There were no street-lights to speak of in Niamey. In a city in one of the world’s poorest nations, there were higher priorities than fixing up a network of streetlamps. Securing a steady supply of electricity and mains water should probably have been up there for starters. And being in the desert, the dust was a constant. During the cooler winter months, when the nightly temperatures would drop to a chilly 12 or 15 degrees C (it was always amusing to see the Nigeriens appear in winter coats when the morning temperature was already climbing into the high teens for a top of 30), the sinking air kept a pall of smoke trapped over the city. This was exacerbated in the lead-up to the Francophonie games (the French-speaking world’s answer to the Olympics) by a city-wide beautification scheme, whereby thousands of soldiers took to the streets collecting the prodigious heaps of rubbish that accumulated in every arrondissement and burning it- with the result that the air grew not just foul but positively acrid. Attempting to go for a run after work in the simmering evenings, colleagues and I would end up coughing with lungs seared by a smog that would bring tears to the eyes of even the most hardened LA commuter.
Oddly enough for a muslim country, Niamey was decked in fairy lights come Christmas and New Year’s (and shortly afterwards for Tabasky, or Eid-el-Adha, the Festival of Sacrifice that fell in the first week of January and commemorates the sparing of Ibrahim’s son Ishmael- Abraham’s Isaac in the Judeo-Christian tradition- through the miraculous provision of a ram; it is a bad week to be a sheep in Niger). I have a vivid memory of driving home one night from work after dark, past several shops all bedecked in small coloured globes and signs reading Bonne Annee, while a pall of smoke and dust hung thickly in the air, obscuring the sky and making approaching headlamps appear fuzzy and indistinct. It triggered a pang of nostalgia for me, as were it not for the muggy temperatures, the scene mirrored perfectly a winter’s fog on a cold December night in the lead-up to Christmas, and had me suddenly longing to be in France or England as the season grew near.
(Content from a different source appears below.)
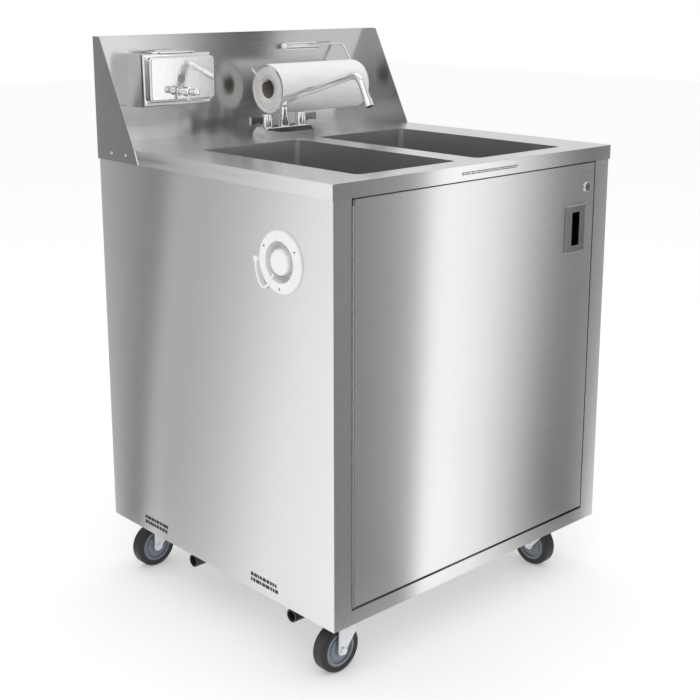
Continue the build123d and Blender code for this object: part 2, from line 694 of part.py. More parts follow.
with BuildPart() as water_heater:
    block((120, 385), (15, 330), (floor_top + 12, 480))
    fillet(water_heater.edges().filter_by(Axis.Z), 40)
    fillet(water_heater.faces().sort_by(Axis.Z)[-1].edges(), 10)
    with BuildPart(mode=Mode.PRIVATE) as heater_space:
        block((122, 383), (17, 328), (floor_top + 14, 478))
        fillet(heater_space.edges().filter_by(Axis.Z), 38)
        fillet(heater_space.faces().sort_by(Axis.Z)[-1].edges(), 8)
    add(heater_space.part, mode=Mode.SUBTRACT)
    with Locations(*[(x, y, floor_top) for x in (165, 340) for y in (60, 285)]):
        Cylinder(14, 13, align=(Align.CENTER, Align.CENTER, Align.MIN))
    rod((300, 100, 479), (0, 0, 1), 7, 14)
    rod((250, 16, 200), (0, -1, 0), 7, 14)
    rod((300, 100, 470), (0, 0, 1), 5, 24, mode=Mode.SUBTRACT)
    rod((250, 24, 200), (0, -1, 0), 5, 24, mode=Mode.SUBTRACT)
save(water_heater, "water_heater")

# ---------------------------------------------------------------- pipes and hoses
basin_bottom = counter_top - basin_depth
with BuildPart() as basin_drains:
    for side in (-1, 1):
        middle = (side * basin_x, basin_middle_y)
        rod((*middle, basin_bottom + sheet + 0.1), (0, 0, 1), 30, 2.5)
        rod((*middle, basin_bottom - 92), (0, 0, 1), 19, 94)
        rod((*middle, basin_bottom - 8), (0, 0, 1), 30, 7.8)
        rod((*middle, basin_bottom - 93), (0, 0, 1), 17, 94, mode=Mode.SUBTRACT)
        with BuildSketch(Plane.XY.offset(basin_bottom)):
            with Locations(middle):
                for ring, count in ((7, 6), (15, 12), (23, 18)):
                    with PolarLocations(ring, count):
                        Circle(1.9)
        extrude(amount=6, mode=Mode.SUBTRACT)
save(basin_drains, "basin_drains")

waste_z = 640.0
with BuildPart() as waste_pipe:
    for radius, mode in ((22, Mode.ADD), (19 + run, Mode.SUBTRACT)):
        for side in (-1, 1):
            rod((side * basin_x, basin_middle_y, waste_z), (0, 0, 1), radius, 28, mode=mode)
        rod((-basin_x - radius + 4, basin_middle_y, waste_z), (1, 0, 0), radius - 4,
            2 * (basin_x + radius - 4), mode=mode)
        with BuildLine() as waste_line:
            FilletPolyline((-100, basin_middle_y, waste_z), (-100, 180, waste_z), (-100, 180, tank_top - 4),
                           radius=50)
        with BuildSketch(Plane(origin=(-100, basin_middle_y, waste_z), z_dir=(0, 1, 0))):
            Circle(radius - 4)
        sweep(path=waste_line.wires()[0], mode=mode)
save(waste_pipe, "waste_pipe")

hose_routes = {
    "suction": (((40, -180, 492), (40, -180, 570), (134, -268, 570), (134, -268, 219)), 40, 7.5),
    "cold": (((160, -232, 219), (160, -232, 545), (51, faucet_y, 545), (51, faucet_y, 959)), 60, 7.5),
    "heater_feed": (((147, -201, 175), (147, -110, 175), (250, -80, 200), (250, 1, 200)), 40, 7.5),
    "hot": (((300, 100, 494), (300, 100, 600), (-51, faucet_y, 600), (-51, faucet_y, 959)), 60, 7.5),
    "fill": (((-side_x + 54, inlet_y, inlet_z), (-338, inlet_y, inlet_z), (-338, inlet_y, 492)), 20, 16),
}
with BuildPart() as water_hoses:
    for route, bend, radius in hose_routes.values():
        with BuildLine() as hose_line:
            FilletPolyline(*route, radius=bend)
        path = hose_line.wires()[0]
        with BuildSketch(Plane(origin=route[0], z_dir=path % 0)):
            Circle(radius)
            Circle(radius - 2.5, mode=Mode.SUBTRACT)
        sweep(path=path)
save(water_hoses, "water_hoses")

with BuildPart() as drain_pipes:
    for drain_y in (front_drain_y, rear_drain_y):
        for radius, mode in ((14, Mode.ADD), (11, Mode.SUBTRACT)):
            with BuildLine() as drain_line:
                FilletPolyline((drain_x, drain_y, floor_top + 0.2), (drain_x, drain_y, drain_z),
                               (-410, drain_y, drain_z), radius=16)
            with BuildSketch(Plane(origin=(drain_x, drain_y, floor_top + 0.2), z_dir=(0, 0, -1))):
                Circle(radius)
            sweep(path=drain_line.wires()[0], mode=mode)
            if mode == Mode.ADD:
                rod((-372, drain_y, drain_z), (1, 0, 0), 15.6, 42)
                rod((-351, drain_y, drain_z), (0, 1, 0), 5, 18)
save(drain_pipes, "drain_pipes")


def drain_handle(drain_y):
    """Butterfly handle on the ball valve's stem, hanging down while the valve is shut."""
    with BuildPart() as handle:
        rod((-351, drain_y + 18.3, drain_z), (0, 1, 0), 8, 7)
        block((-355, -347), (drain_y + 18.3, drain_y + 23.3), (drain_z - 28, drain_z))
        fillet(handle.edges().filter_by(Axis.Y).group_by(Axis.Z)[0], 2)
    return handle


save(drain_handle(front_drain_y), "front_drain_handle")
save(drain_handle(rear_drain_y), "rear_drain_handle")

with BuildPart() as power_inlet:
    block((270, 330), (back_inner - 26, back_inner - 0.2), (560, 610))
    fillet(power_inlet.edges().filter_by(Axis.Y), 4)
save(power_inlet, "power_inlet")
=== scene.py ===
import json
import math
import random

import bmesh
import bpy
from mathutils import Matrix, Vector


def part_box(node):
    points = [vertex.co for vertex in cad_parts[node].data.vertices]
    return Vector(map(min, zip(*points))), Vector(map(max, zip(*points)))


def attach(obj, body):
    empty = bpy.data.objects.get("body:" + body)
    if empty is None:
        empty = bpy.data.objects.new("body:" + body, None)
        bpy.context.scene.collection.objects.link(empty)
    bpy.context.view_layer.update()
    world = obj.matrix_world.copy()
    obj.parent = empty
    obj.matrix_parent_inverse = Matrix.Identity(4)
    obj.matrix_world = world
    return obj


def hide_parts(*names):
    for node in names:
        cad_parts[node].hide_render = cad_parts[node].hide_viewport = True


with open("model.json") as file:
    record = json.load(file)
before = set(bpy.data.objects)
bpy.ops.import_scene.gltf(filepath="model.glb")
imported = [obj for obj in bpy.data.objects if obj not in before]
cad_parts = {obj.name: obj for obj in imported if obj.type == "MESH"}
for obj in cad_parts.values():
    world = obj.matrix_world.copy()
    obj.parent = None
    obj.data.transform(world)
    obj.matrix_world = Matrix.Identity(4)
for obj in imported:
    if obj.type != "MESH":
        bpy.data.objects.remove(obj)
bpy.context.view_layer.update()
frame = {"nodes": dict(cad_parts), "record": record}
nodes = frame["nodes"]


# ---------------------------------------------------------------- node helpers
def new_material(name):
    """A material with its node tree and Principled shader."""
    material = bpy.data.materials.new(name)
    material.use_nodes = True
    tree = material.node_tree
    return material, tree, tree.nodes["Principled BSDF"]


def add_node(tree, kind, **settings):
    node = tree.nodes.new(kind)
    for key, value in settings.items():
        setattr(node, key, value)
    return node


def coordinates(tree, scale):
    """Object coordinates in metres, stretched by scale."""
    source = add_node(tree, "ShaderNodeTexCoord")
    mapping = add_node(tree, "ShaderNodeMapping")
    mapping.inputs["Scale"].default_value = scale
    tree.links.new(source.outputs["Object"], mapping.inputs["Vector"])
    return mapping.outputs["Vector"]


def noise(tree, scale, detail=4.0, roughness=0.6, size=1.0):
    node = add_node(tree, "ShaderNodeTexNoise")
    node.inputs["Scale"].default_value = size
    node.inputs["Detail"].default_value = detail
    node.inputs["Roughness"].default_value = roughness
    tree.links.new(coordinates(tree, scale), node.inputs["Vector"])
    return node.outputs["Fac"]


def remap(tree, source, low, high, start=0.3, end=0.7):
    node = add_node(tree, "ShaderNodeMapRange")
    node.inputs["From Min"].default_value = start
    node.inputs["From Max"].default_value = end
    node.inputs["To Min"].default_value = low
    node.inputs["To Max"].default_value = high
    tree.links.new(source, node.inputs["Value"])
    return node.outputs["Result"]


def ramp(tree, source, stops):
    """Colour ramp through (position, grey or colour) stops."""
    node = add_node(tree, "ShaderNodeValToRGB")
    elements = node.color_ramp.elements
    while len(elements) < len(stops):
        elements.new(0.5)
    for element, (position, colour) in zip(elements, stops):
        element.position = position
        if isinstance(colour, (int, float)):
            colour = (colour, colour, colour)
        element.color = (*colour, 1.0)
    tree.links.new(source, node.inputs["Fac"])
    return node.outputs["Color"]


def total(tree, first, second):
    node = add_node(tree, "ShaderNodeMath", operation="ADD")
    tree.links.new(first, node.inputs[0])
    tree.links.new(second, node.inputs[1])
    return node.outputs["Value"]


def bump(tree, shader, height, strength, distance):
    node = add_node(tree, "ShaderNodeBump")
    node.inputs["Strength"].default_value = strength
    node.inputs["Distance"].default_value = distance
    tree.links.new(height, node.inputs["Height"])
    tree.links.new(node.outputs["Normal"], shader.inputs["Normal"])
    return node


def shade(value, tint):
    return tuple(value * channel for channel in tint)


# ---------------------------------------------------------------- materials
STEEL_TINT = (1.0, 0.995, 0.985)


def brushed_steel(name, value, roughness, grain, axis="Z", turn=0.25, anisotropy=0.7, relief=0.14):
    """Stainless sheet with fine brushed lines; grain is the stretch of the lines along X, Y and Z."""
    material, tree, shader = new_material(name)
    lines = noise(tree, grain, detail=8.0, roughness=0.75)
    handling = noise(tree, (5.0, 5.0, 4.0), detail=5.0, roughness=0.55)
    dark, light = shade(value * 0.94, STEEL_TINT), shade(value * 1.03, STEEL_TINT)
    tree.links.new(ramp(tree, lines, ((0.32, dark), (0.68, light))), shader.inputs["Base Color"])
    spread = remap(tree, lines, roughness - 0.04, roughness + 0.04)
    smudge = remap(tree, handling, -0.008, 0.012)
    tree.links.new(total(tree, spread, smudge), shader.inputs["Roughness"])
    bump(tree, shader, lines, relief, 0.00012)
    tangent = add_node(tree, "ShaderNodeTangent", direction_type="RADIAL", axis=axis)
    tree.links.new(tangent.outputs["Tangent"], shader.inputs["Tangent"])
    shader.inputs["Metallic"].default_value = 1.0
    shader.inputs["Anisotropic"].default_value = anisotropy
    shader.inputs["Anisotropic Rotation"].default_value = turn
    return material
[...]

Herders were generally banned from driving their livestock through Niamey, although cattle and goats had to get across the Niger River somehow, and Niamey was one of the only fording spots. Sights of hundreds of cows being driven across the dusty river-bed during the depths of the dry season are still firmly imprinted on my mind. Perhaps the most exotic vision of those nocturnal excursions, however, were the camels. Again frowned upon during the day, at night-time men could lead their camels through the city, when traffic was lighter or policemen were in bed, I’m not sure which. It is an eerie sight indeed to sweep around the angle of a roundabout and find the elongated shadow of a camel stretched out against the hanging dust, or to see the swirling silhouette twisting in a set of oncoming headlamps. The image of a camel’s long legs and ungainly besaddled hump being led by its Tuareg handler through the city streets is one that never ceased to jolt me out of familiarity and remind me that I was living in a culture vastly different to my own.
The Prado had a CD player. On a recent trip out of Niger to Canada, I had watched the movie Black Hawk Down, an account of the Battle of Black Sea, where a group of US soldiers- mostly Rangers and Special Forces- were involved in a fierce firefight and greatly outnumbered by militia loyal to Somali warlord Aidid. (Incidentally, for those that can handle the intensity, both the movie and the book by the same title are superb, and if taken in with a critical eye are also thought-provoking and challenging accounts of modern warfare). I subsequently bought the soundtrack, a dramatic and often melancholic mix by one of my favourite composers, Hans Zimmer. It blends atmospheric North African vocals, melancholic strings, industrial beats and dramatic orchestras to produce a vibe that varies from intense and confronting to mournful and wistful, and accompanies the film beautifully in its sense of place and its expression of the wasteful tragedy of war.
I can remember on a few occasions putting this CD on an just driving. The soundtrack became a companion to my mood- dark, angry, often sombre and introspective- and also to the city itself, with its mud-brick walls, desert pathways and ochre minarets. At night, my world withdrew to the bubble of light created by my headlamps, and I would take the vehicle down roads, sometimes not knowing where I might end up, but just driving, feeling the tyres ride in the soft sand, sometimes yawing, sometimes juddering over ridges and potholes, listening to the strings, to the funereal voices, and to the quiet roar of the motor keeping my own silence company. And the shadows of the city would flicker past my high-beams: skinny dogs slinking reluctantly from my path; white smoke rising from a heap of glowing embers where a pile of rubbish had been smouldering since dusk; a group of turbaned men gathered drinking tea on little stools in front of a darkened shopfront; children in bare feet running, up long past their bed-time and kicking up puffs of sand as their heels strike the ground; a folorn donkey tethered beneath the branches of a thorn tree in front of an empty courtyard; women in colourful robes emptying a giant cauldron of a cooking-pot onto the street. The tattered remains of another day, slowly swallowed by the encroaching night as the city once more wound down, and I, restless, sought some escape from the crumbling walls that I saw hemming me in.